> _Exercise input_

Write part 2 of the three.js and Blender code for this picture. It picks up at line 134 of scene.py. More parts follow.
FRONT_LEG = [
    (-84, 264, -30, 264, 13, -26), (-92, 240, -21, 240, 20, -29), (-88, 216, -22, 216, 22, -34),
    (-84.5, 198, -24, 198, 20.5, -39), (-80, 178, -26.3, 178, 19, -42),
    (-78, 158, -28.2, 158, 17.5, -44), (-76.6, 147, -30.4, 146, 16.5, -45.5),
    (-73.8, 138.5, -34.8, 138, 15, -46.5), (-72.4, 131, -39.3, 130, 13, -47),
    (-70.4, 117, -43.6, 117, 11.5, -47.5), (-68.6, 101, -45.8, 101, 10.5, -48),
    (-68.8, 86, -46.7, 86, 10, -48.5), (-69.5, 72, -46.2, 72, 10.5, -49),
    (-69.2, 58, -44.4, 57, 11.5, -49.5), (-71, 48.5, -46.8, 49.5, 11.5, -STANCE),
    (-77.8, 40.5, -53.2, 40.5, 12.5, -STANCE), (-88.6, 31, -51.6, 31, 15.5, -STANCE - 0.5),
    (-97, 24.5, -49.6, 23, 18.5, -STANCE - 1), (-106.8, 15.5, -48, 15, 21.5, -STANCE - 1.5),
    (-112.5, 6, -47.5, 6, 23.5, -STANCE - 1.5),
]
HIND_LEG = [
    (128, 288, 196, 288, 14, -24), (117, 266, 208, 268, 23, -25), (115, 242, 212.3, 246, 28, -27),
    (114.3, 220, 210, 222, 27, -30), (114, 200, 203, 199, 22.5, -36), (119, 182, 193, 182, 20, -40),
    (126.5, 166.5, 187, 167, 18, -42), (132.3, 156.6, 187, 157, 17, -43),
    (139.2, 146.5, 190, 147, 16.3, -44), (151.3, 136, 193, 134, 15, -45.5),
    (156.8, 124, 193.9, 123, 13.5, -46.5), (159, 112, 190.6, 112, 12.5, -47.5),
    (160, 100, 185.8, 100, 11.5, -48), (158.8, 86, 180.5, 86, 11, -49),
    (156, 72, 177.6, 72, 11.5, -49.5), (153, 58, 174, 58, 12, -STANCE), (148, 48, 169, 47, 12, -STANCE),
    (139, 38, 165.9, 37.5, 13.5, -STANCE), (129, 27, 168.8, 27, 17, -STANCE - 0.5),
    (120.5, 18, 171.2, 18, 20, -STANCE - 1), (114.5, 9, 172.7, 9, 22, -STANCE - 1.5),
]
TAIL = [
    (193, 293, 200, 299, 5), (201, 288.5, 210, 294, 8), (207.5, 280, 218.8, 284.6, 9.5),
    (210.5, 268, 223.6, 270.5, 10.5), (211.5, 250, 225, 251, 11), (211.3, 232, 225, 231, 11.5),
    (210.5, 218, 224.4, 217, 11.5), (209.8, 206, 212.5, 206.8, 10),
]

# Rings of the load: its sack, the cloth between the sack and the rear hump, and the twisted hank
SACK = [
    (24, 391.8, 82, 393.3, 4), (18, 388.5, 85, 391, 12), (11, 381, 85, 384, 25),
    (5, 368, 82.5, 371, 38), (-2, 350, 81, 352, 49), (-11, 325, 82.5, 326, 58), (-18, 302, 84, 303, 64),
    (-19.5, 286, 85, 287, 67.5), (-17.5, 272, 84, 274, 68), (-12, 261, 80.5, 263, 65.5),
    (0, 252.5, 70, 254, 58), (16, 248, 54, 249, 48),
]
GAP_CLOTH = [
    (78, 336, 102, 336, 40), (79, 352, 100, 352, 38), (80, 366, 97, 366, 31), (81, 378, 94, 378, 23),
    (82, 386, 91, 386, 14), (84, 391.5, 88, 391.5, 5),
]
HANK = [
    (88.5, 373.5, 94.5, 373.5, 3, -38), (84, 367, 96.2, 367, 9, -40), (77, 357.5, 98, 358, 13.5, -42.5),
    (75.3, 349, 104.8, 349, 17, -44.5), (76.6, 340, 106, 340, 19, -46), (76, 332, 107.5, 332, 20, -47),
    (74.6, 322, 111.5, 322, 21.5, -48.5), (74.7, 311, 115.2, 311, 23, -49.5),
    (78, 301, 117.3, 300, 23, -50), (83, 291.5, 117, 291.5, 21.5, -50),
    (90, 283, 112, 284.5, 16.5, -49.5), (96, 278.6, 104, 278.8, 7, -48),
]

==

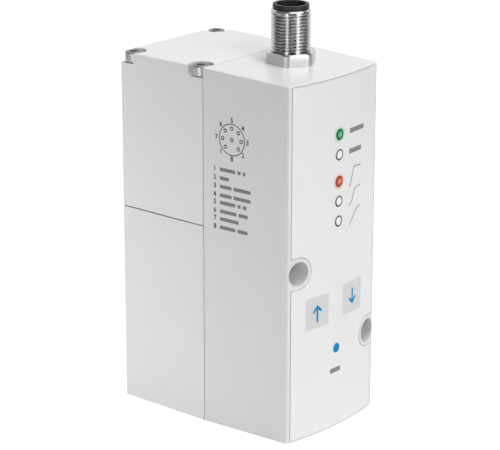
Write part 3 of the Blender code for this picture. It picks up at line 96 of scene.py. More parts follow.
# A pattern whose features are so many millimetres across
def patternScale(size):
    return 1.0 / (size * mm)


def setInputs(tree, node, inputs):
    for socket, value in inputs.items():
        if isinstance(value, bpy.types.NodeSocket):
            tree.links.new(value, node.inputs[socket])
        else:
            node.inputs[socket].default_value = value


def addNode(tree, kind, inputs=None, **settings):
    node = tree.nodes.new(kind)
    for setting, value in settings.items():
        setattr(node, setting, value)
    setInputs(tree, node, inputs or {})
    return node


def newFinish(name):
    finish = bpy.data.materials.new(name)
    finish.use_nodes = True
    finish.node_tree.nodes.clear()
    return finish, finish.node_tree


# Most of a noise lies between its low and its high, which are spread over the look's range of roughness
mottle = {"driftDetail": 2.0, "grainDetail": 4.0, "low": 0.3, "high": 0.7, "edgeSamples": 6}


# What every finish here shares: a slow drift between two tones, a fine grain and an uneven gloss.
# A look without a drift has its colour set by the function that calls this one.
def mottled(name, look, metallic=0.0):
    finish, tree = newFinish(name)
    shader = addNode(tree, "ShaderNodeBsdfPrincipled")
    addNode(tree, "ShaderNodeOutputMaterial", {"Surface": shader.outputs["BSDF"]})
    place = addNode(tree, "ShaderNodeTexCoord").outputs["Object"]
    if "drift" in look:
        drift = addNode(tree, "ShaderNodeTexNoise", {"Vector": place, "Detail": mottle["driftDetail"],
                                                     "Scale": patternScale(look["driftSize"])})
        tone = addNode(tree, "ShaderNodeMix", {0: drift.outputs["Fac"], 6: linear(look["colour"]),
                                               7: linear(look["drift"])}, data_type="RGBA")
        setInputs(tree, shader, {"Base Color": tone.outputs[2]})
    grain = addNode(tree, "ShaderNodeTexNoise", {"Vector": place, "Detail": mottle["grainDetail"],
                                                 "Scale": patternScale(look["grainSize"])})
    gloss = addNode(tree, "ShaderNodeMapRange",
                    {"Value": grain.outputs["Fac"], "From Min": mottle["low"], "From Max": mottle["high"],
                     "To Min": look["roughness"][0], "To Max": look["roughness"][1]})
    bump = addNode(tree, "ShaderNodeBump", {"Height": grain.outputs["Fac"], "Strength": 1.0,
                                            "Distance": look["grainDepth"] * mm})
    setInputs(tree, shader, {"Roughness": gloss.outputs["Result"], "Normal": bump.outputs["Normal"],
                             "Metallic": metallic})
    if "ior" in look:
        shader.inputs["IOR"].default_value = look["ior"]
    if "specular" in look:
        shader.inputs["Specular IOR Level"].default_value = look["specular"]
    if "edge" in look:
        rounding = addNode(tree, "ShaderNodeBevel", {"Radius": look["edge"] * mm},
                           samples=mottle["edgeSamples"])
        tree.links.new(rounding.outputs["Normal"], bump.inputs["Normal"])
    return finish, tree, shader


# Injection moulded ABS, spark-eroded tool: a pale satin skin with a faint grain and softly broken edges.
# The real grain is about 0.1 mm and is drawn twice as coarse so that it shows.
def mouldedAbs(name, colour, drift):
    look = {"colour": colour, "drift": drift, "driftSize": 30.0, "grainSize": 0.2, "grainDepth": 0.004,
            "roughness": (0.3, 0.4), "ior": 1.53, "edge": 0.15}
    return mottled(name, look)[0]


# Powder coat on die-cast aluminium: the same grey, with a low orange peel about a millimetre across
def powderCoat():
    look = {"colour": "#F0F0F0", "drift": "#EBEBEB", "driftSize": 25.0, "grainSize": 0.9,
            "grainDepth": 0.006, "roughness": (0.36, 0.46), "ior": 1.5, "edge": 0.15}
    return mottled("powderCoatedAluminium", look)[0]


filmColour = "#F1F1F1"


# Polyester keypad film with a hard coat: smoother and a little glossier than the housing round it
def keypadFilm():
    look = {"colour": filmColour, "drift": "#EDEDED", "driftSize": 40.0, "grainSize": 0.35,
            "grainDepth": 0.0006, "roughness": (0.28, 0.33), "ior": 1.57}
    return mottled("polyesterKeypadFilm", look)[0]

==

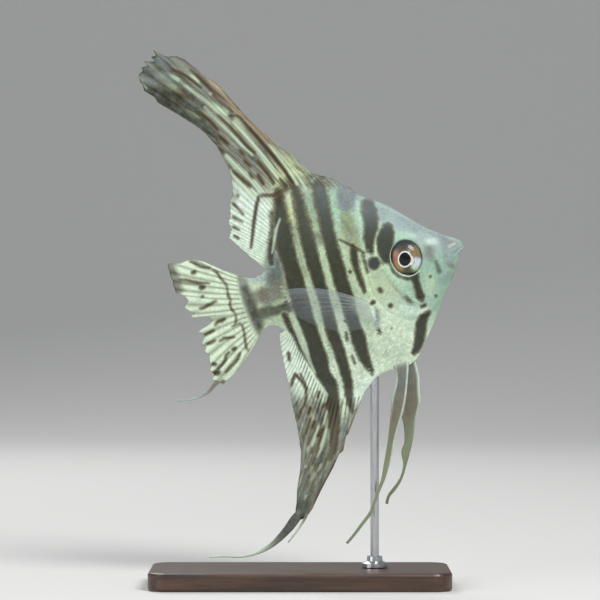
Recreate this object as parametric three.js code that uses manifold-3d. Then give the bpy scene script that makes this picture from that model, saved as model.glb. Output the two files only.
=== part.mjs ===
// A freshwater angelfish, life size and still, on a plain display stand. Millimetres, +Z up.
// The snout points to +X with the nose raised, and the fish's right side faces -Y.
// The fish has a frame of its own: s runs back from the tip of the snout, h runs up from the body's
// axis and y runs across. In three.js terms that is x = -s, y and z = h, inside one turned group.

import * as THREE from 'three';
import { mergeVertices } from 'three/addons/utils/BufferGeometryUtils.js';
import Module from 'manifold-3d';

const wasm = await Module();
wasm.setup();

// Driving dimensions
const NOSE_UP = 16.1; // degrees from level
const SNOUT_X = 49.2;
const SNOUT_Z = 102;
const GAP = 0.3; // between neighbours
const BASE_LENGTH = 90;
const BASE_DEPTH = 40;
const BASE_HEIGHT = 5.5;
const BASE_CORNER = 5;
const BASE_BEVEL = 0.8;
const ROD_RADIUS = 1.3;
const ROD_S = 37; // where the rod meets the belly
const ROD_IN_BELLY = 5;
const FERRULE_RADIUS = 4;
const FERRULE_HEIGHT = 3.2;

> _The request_
Return verbatim the lines that run from the line containing "Write part 3" through the line containing "return 1.0 / (size * mm)", inclusive.

> _Output of the exercise_
Write part 3 of the Blender code for this picture. It picks up at line 96 of scene.py. More parts follow.
# A pattern whose features are so many millimetres across
def patternScale(size):
    return 1.0 / (size * mm)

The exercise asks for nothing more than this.